*EXERCISE*. Extract and list every line that contains the word "picture".

Entries with parts and joints

..............................

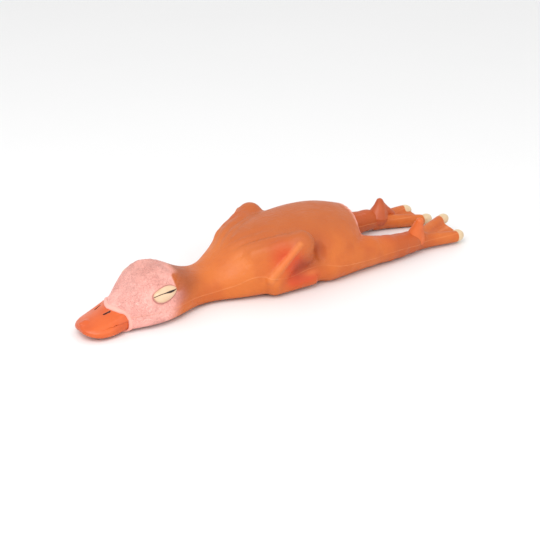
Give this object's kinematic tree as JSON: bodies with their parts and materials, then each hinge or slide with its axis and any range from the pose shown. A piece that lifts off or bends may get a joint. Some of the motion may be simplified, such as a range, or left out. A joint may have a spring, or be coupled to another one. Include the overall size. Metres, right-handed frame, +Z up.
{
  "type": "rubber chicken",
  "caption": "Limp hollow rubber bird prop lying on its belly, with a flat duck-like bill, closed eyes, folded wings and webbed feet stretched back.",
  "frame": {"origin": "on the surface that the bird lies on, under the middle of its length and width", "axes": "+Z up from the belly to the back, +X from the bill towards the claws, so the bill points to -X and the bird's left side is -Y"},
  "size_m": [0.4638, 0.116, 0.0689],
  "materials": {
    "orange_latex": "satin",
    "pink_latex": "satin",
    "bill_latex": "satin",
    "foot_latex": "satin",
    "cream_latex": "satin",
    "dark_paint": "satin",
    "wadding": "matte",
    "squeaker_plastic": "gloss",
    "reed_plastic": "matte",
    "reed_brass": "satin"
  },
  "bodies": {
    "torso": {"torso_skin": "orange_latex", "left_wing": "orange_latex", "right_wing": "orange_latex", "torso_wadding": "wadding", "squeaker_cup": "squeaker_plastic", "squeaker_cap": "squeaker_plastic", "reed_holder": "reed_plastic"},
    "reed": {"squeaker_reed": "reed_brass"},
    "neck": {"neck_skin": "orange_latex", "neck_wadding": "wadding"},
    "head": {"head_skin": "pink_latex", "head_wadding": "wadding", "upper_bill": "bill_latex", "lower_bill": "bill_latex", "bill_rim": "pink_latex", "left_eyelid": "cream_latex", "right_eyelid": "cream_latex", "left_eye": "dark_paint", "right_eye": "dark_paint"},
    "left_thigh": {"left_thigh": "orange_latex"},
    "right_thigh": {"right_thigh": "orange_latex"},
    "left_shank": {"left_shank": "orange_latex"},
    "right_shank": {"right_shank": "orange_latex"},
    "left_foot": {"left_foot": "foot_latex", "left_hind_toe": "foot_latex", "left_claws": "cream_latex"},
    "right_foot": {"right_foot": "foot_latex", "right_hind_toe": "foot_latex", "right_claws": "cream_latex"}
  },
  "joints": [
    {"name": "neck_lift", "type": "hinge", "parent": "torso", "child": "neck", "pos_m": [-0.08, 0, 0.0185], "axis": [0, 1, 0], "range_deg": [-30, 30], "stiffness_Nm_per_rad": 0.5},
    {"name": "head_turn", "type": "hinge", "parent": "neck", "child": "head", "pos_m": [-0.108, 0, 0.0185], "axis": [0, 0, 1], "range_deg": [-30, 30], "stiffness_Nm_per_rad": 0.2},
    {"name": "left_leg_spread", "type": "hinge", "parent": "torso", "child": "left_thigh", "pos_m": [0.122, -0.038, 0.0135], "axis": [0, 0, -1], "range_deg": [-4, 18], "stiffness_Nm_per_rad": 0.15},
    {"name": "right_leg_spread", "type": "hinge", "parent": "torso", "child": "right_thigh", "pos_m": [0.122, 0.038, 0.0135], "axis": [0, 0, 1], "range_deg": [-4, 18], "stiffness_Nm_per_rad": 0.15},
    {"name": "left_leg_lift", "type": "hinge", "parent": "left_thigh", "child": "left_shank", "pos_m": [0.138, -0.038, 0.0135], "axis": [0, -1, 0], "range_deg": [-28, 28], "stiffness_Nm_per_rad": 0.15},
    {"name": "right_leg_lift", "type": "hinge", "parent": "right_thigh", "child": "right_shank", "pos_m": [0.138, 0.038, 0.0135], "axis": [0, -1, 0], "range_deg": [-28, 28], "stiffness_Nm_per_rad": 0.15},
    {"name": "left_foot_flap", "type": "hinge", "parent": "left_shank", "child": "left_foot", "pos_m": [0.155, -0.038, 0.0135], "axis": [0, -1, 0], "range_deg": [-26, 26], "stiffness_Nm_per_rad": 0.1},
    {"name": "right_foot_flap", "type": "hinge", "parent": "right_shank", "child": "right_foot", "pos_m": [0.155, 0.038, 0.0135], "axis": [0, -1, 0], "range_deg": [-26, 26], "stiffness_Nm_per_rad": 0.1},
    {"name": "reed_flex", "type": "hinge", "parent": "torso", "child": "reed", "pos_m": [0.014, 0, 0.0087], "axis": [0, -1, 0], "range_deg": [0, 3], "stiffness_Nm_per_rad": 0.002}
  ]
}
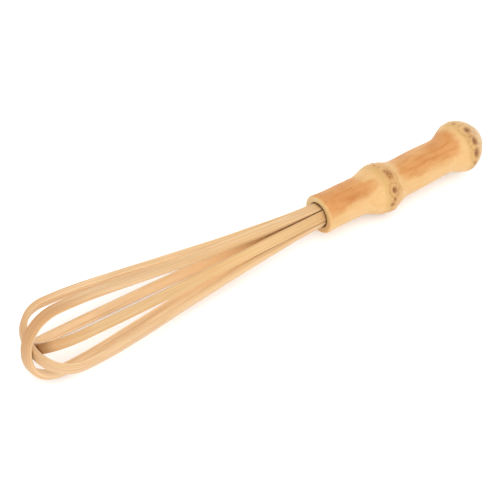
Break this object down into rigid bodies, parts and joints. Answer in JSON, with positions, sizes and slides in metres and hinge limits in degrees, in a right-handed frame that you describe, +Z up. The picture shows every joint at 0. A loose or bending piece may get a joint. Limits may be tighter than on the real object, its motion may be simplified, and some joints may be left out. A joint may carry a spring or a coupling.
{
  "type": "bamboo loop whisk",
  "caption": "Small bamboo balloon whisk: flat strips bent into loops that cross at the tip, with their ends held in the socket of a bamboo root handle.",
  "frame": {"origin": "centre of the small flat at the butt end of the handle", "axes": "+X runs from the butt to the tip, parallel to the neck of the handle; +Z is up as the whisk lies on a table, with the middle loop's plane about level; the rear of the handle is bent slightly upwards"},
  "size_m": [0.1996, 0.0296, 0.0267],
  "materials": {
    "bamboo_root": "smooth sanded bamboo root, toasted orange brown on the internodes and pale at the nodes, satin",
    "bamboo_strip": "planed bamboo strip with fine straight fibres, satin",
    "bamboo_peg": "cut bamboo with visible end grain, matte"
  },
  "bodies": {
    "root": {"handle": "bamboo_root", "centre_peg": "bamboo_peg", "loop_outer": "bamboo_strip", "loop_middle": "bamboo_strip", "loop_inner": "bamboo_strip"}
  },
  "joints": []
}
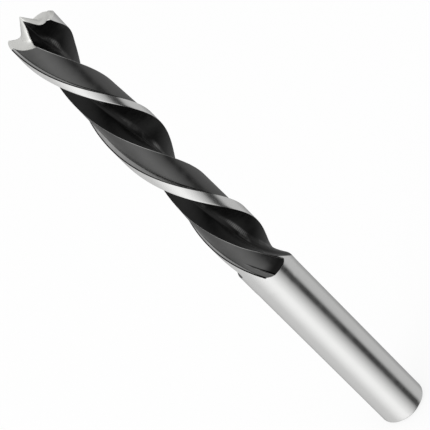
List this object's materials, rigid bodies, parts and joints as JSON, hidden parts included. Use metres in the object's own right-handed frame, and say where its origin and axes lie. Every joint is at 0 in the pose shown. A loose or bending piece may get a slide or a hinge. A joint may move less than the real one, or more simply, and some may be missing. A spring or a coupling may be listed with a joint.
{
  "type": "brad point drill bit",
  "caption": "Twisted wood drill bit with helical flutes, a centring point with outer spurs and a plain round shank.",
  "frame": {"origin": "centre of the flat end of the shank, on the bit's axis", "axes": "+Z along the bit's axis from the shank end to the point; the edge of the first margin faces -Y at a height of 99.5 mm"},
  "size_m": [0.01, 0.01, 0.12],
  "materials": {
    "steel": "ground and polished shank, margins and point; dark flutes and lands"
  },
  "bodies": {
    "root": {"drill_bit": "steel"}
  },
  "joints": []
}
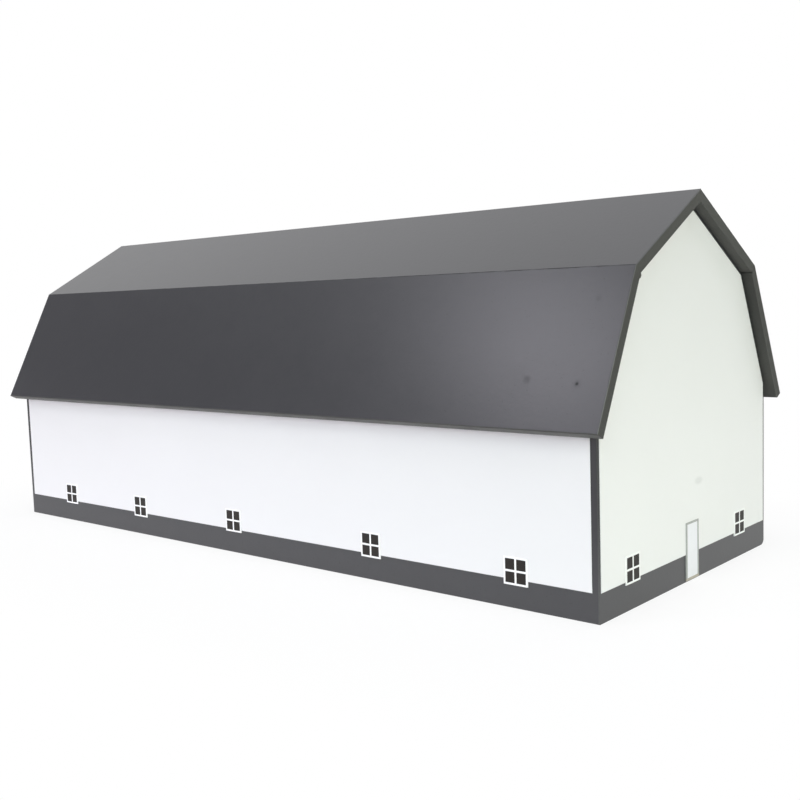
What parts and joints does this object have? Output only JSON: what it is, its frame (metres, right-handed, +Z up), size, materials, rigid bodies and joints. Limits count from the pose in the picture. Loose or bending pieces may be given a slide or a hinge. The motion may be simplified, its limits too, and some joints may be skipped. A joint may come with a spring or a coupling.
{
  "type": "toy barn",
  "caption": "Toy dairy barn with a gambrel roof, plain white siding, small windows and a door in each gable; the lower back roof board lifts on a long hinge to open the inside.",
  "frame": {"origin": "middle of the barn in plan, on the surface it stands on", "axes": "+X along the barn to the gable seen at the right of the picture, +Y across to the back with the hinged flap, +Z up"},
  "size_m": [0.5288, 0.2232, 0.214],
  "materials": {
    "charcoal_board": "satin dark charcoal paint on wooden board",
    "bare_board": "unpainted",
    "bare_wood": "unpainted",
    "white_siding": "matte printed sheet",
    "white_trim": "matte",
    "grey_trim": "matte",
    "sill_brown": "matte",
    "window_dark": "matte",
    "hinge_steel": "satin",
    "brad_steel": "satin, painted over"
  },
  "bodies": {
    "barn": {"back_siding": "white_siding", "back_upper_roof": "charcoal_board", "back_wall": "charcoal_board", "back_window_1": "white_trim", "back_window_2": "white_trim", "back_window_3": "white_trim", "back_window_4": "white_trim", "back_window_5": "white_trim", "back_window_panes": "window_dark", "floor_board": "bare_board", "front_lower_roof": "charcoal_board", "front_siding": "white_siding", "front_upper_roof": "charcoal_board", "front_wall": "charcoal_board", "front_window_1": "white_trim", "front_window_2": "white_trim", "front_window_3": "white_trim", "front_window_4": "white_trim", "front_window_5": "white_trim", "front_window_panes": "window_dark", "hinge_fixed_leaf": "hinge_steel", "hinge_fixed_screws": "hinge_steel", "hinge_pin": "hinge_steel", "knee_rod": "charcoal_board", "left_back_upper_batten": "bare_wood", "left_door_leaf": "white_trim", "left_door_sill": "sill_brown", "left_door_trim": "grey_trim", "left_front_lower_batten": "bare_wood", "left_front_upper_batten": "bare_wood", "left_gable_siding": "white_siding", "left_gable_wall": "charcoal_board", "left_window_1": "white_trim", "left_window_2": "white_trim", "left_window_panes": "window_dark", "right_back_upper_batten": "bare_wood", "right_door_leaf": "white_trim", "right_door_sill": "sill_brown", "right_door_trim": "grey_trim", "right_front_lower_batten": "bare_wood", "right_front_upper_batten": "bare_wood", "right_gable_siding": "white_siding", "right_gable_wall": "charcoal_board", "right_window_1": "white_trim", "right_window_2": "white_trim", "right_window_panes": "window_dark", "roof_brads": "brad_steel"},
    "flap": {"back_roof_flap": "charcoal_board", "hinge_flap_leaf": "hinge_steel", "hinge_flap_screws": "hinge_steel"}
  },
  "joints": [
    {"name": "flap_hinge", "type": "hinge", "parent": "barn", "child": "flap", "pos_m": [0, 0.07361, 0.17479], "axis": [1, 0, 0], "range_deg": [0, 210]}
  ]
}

..............................

*SOLVED EXERCISE*.
Break this object down into rigid bodies, parts and joints. Answer in JSON, with positions, sizes and slides in metres and hinge limits in degrees, in a right-handed frame that you describe, +Z up. The picture shows every joint at 0. A loose or bending piece may get a joint. Limits may be tighter than on the real object, its motion may be simplified, and some joints may be left out. A joint may carry a spring or a coupling.
What parts and joints does this object have? Output only JSON: what it is, its frame (metres, right-handed, +Z up), size, materials, rigid bodies and joints. Limits count from the pose in the picture. Loose or bending pieces may be given a slide or a hinge. The motion may be simplified, its limits too, and some joints may be skipped. A joint may come with a spring or a coupling.
  "frame": {"origin": "middle of the barn in plan, on the surface it stands on", "axes": "+X along the barn to the gable seen at the right of the picture, +Y across to the back with the hinged flap, +Z up"},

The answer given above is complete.